Nei due casi non sembrano mancare le caratteristiche di identità, appartenenza e fiducia necessarie per innescare processi di resilienza, nel senso non di semplice riproposizione di ricette del passato, da tutti considerate superate, ma di riconnessione dei patrimoni di competenze ancora radicate nel tessuto sociale ed economico, con nuove forme di sviluppo, in particolare riproponendo in termini nuovi e rinegoziati la relazione con le spinte dello sviluppo dell’area metropolitana milanese.
Ciò che appare ancora carente sono gli strumenti istituzionali per aggregare gli attori locali attorno a obiettivi comuni, riducendo i costi di coordinamento e dando così la possibilità di modulare e moderare le scelte individuali
{p. 125}e di breve periodo di imprese, famiglie e lavoratori per convergere su percorsi più sostenuti e sostenibili nel medio-lungo, in modo concordato e negoziato con il sistema locale, metropolitano e regionale. Il venire meno degli strumenti utilizzati negli anni Novanta e Duemila non ha dato luogo ad altri strumenti e a strategie nazionali o regionali per attrezzare gli attori locali di tali forme di coordinamento ed elaborazione comune. Dove tali strategie condivise e tali percorsi di sostegno, pur individuati, non vengano dotati di risorse (non solo economiche) e non siano governati in modo affidabile da soggetti autorevoli e riconosciuti da tutti, il rischio che si sta già correndo è che siano le strategie delle singole organizzazioni di impresa o individuali a prevalere e a essere non coordinate e non sinergiche.
Note
[1] Un esempio di questa dinamica è la vicenda dell’Agenzia per la Formazione e il Lavoro.
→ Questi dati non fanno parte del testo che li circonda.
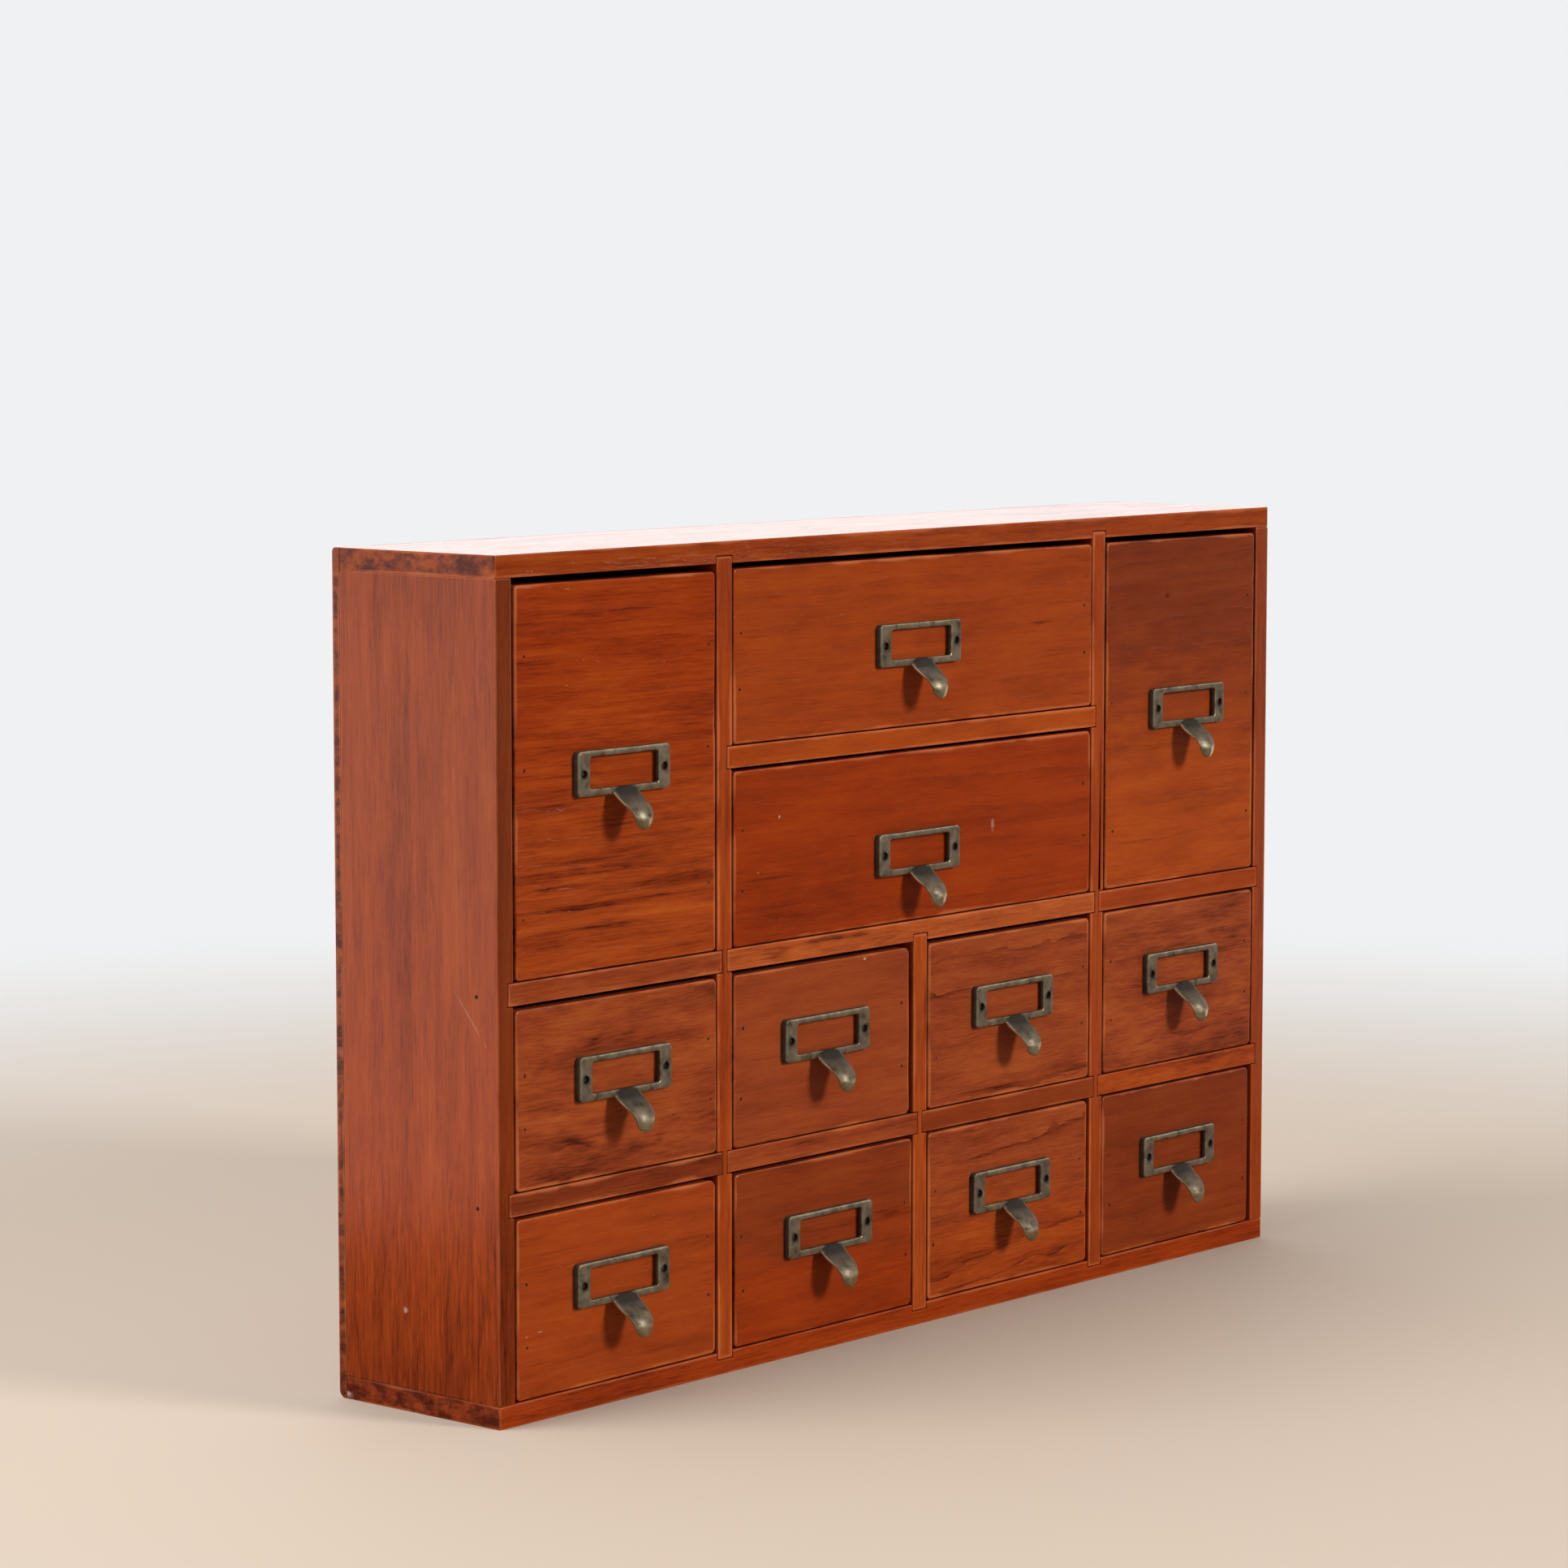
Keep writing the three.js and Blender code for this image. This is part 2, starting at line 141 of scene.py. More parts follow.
class Surface:
    """A material, with short ways to add the nodes that feed its shader."""

    def __init__(self, name):
        self.material = bpy.data.materials.new(name)
        self.material.use_nodes = True
        self.tree = self.material.node_tree
        self.shader = self.tree.nodes["Principled BSDF"]

    def node(self, kind, *inputs, output=0, **settings):
        """Adds a node, sets it up, feeds its inputs in order, and returns an output."""
        made = self.tree.nodes.new("ShaderNode" + kind)
        for key, value in settings.items():
            setattr(made, key, value)
        for socket, value in zip(made.inputs, inputs):
            self.feed(socket, value)
        return Term(self, made.outputs[output])

    def feed(self, socket, value):
        if isinstance(value, Term):
            self.tree.links.new(value.socket, socket)
        elif value is not None:
            socket.default_value = value

    def set(self, **values):
        """Feeds the shader's own sockets, with underscores for the spaces in their names."""
        for key, value in values.items():
            self.feed(self.shader.inputs[key.replace("_", " ")], value)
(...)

Se infatti per lungo tempo era stato il territorio Alto Milanese ad avere proprie strutture territoriali dedicate alla funzione di strumento per le politiche attive del lavoro e specificamente per questo era stata creata l’agenzia Eurolavoro, recentemente questa agenzia è confluita in un soggetto controllato da Città Metropolitana, cioè Afol-Ovest, pur mantenendo una base sul territorio.